TASK INSTRUCTIONS: Begin at the line containing "obj.matrix_world = Matrix.Identity(4)" in the entries below and end at the line containing "SEAM_GAP_FOOT = 0.0004"; transcribe that range exactly and nothing outside it.

━━━━━ SUPPLIED DATA

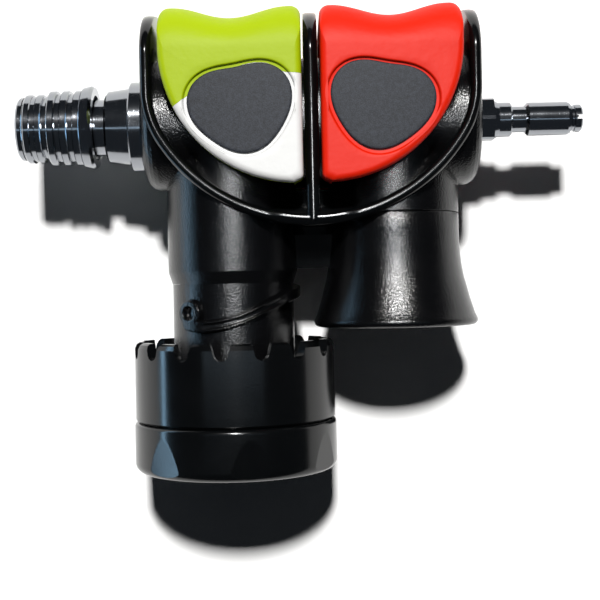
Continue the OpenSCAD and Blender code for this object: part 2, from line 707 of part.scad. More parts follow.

━━━━━━━━━━
━━━━━ SUPPLIED DATA

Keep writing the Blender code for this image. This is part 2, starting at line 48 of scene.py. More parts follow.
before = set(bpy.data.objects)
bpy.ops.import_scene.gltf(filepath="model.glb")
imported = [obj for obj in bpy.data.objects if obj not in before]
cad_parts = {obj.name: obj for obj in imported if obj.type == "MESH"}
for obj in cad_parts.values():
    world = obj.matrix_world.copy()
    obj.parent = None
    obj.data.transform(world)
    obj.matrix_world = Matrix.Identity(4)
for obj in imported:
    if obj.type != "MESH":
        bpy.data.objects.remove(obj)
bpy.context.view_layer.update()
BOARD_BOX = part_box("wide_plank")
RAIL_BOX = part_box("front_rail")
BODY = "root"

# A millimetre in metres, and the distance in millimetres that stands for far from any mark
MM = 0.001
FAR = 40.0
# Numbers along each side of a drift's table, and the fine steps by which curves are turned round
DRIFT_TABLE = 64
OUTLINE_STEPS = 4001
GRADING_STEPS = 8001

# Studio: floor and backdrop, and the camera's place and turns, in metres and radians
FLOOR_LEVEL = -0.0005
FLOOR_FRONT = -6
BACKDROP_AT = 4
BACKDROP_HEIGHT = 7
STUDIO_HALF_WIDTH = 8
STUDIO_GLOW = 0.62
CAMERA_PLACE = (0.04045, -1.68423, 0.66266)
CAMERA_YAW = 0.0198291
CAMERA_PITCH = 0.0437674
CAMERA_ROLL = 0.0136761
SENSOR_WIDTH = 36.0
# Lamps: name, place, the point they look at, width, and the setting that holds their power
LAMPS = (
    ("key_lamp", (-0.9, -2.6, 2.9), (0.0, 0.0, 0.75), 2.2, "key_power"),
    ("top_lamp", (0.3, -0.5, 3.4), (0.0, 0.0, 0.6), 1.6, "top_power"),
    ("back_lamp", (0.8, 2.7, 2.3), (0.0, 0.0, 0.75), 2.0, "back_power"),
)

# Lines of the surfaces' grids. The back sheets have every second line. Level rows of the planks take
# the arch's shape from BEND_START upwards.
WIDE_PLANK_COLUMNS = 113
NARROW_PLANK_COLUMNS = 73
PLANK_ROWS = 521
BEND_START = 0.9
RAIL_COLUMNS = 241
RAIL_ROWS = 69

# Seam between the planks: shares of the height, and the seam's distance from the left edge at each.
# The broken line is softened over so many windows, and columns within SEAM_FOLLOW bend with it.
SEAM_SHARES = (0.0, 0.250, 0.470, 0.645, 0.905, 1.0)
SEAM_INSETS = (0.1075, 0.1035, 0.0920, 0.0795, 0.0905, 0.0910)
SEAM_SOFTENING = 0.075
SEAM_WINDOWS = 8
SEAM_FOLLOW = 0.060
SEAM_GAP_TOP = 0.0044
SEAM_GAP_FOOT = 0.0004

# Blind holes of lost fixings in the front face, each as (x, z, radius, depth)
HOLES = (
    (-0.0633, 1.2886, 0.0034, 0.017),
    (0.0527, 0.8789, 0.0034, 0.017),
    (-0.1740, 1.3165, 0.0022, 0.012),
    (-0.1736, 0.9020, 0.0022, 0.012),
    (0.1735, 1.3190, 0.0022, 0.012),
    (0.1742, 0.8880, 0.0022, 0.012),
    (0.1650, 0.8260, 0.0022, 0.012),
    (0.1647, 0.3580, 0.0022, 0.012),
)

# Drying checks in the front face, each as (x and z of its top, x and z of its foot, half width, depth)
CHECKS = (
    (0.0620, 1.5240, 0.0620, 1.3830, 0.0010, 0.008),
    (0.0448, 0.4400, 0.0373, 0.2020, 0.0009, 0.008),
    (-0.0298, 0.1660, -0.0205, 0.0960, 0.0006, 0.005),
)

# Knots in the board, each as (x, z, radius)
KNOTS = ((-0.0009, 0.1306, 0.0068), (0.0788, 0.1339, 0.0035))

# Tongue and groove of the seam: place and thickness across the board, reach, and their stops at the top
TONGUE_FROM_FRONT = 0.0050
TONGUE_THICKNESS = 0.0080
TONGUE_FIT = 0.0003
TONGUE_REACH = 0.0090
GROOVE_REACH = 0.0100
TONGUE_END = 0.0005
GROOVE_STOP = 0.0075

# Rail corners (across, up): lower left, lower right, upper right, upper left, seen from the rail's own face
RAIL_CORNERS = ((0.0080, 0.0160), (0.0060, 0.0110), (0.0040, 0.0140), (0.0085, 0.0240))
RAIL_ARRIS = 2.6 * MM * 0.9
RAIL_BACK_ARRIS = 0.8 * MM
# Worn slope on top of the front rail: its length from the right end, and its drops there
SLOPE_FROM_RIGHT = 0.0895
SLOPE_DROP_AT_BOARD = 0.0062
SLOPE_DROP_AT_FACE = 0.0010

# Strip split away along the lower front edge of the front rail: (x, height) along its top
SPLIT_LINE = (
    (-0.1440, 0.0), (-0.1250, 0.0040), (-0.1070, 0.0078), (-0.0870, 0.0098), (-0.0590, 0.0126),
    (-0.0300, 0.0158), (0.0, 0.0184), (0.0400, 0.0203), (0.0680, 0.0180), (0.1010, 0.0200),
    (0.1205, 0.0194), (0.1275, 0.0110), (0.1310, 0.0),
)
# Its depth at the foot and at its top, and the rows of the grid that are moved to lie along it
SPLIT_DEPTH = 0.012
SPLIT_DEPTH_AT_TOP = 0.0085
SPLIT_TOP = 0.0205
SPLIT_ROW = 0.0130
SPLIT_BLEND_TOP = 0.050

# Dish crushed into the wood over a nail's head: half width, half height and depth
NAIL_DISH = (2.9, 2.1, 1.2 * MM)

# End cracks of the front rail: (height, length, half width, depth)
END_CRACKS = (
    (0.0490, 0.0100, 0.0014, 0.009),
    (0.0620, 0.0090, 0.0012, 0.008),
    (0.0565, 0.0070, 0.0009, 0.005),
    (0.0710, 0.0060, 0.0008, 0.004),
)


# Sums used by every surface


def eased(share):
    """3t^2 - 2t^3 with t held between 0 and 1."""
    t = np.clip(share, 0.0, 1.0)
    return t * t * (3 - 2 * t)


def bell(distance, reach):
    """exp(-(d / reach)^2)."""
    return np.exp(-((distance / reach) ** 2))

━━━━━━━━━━

CORRECT RESPONSE:
    obj.matrix_world = Matrix.Identity(4)
for obj in imported:
    if obj.type != "MESH":
        bpy.data.objects.remove(obj)
bpy.context.view_layer.update()
BOARD_BOX = part_box("wide_plank")
RAIL_BOX = part_box("front_rail")
BODY = "root"

# A millimetre in metres, and the distance in millimetres that stands for far from any mark
MM = 0.001
FAR = 40.0
# Numbers along each side of a drift's table, and the fine steps by which curves are turned round
DRIFT_TABLE = 64
OUTLINE_STEPS = 4001
GRADING_STEPS = 8001

# Studio: floor and backdrop, and the camera's place and turns, in metres and radians
FLOOR_LEVEL = -0.0005
FLOOR_FRONT = -6
BACKDROP_AT = 4
BACKDROP_HEIGHT = 7
STUDIO_HALF_WIDTH = 8
STUDIO_GLOW = 0.62
CAMERA_PLACE = (0.04045, -1.68423, 0.66266)
CAMERA_YAW = 0.0198291
CAMERA_PITCH = 0.0437674
CAMERA_ROLL = 0.0136761
SENSOR_WIDTH = 36.0
# Lamps: name, place, the point they look at, width, and the setting that holds their power
LAMPS = (
    ("key_lamp", (-0.9, -2.6, 2.9), (0.0, 0.0, 0.75), 2.2, "key_power"),
    ("top_lamp", (0.3, -0.5, 3.4), (0.0, 0.0, 0.6), 1.6, "top_power"),
    ("back_lamp", (0.8, 2.7, 2.3), (0.0, 0.0, 0.75), 2.0, "back_power"),
)

# Lines of the surfaces' grids. The back sheets have every second line. Level rows of the planks take
# the arch's shape from BEND_START upwards.
WIDE_PLANK_COLUMNS = 113
NARROW_PLANK_COLUMNS = 73
PLANK_ROWS = 521
BEND_START = 0.9
RAIL_COLUMNS = 241
RAIL_ROWS = 69

# Seam between the planks: shares of the height, and the seam's distance from the left edge at each.
# The broken line is softened over so many windows, and columns within SEAM_FOLLOW bend with it.
SEAM_SHARES = (0.0, 0.250, 0.470, 0.645, 0.905, 1.0)
SEAM_INSETS = (0.1075, 0.1035, 0.0920, 0.0795, 0.0905, 0.0910)
SEAM_SOFTENING = 0.075
SEAM_WINDOWS = 8
SEAM_FOLLOW = 0.060
SEAM_GAP_TOP = 0.0044
SEAM_GAP_FOOT = 0.0004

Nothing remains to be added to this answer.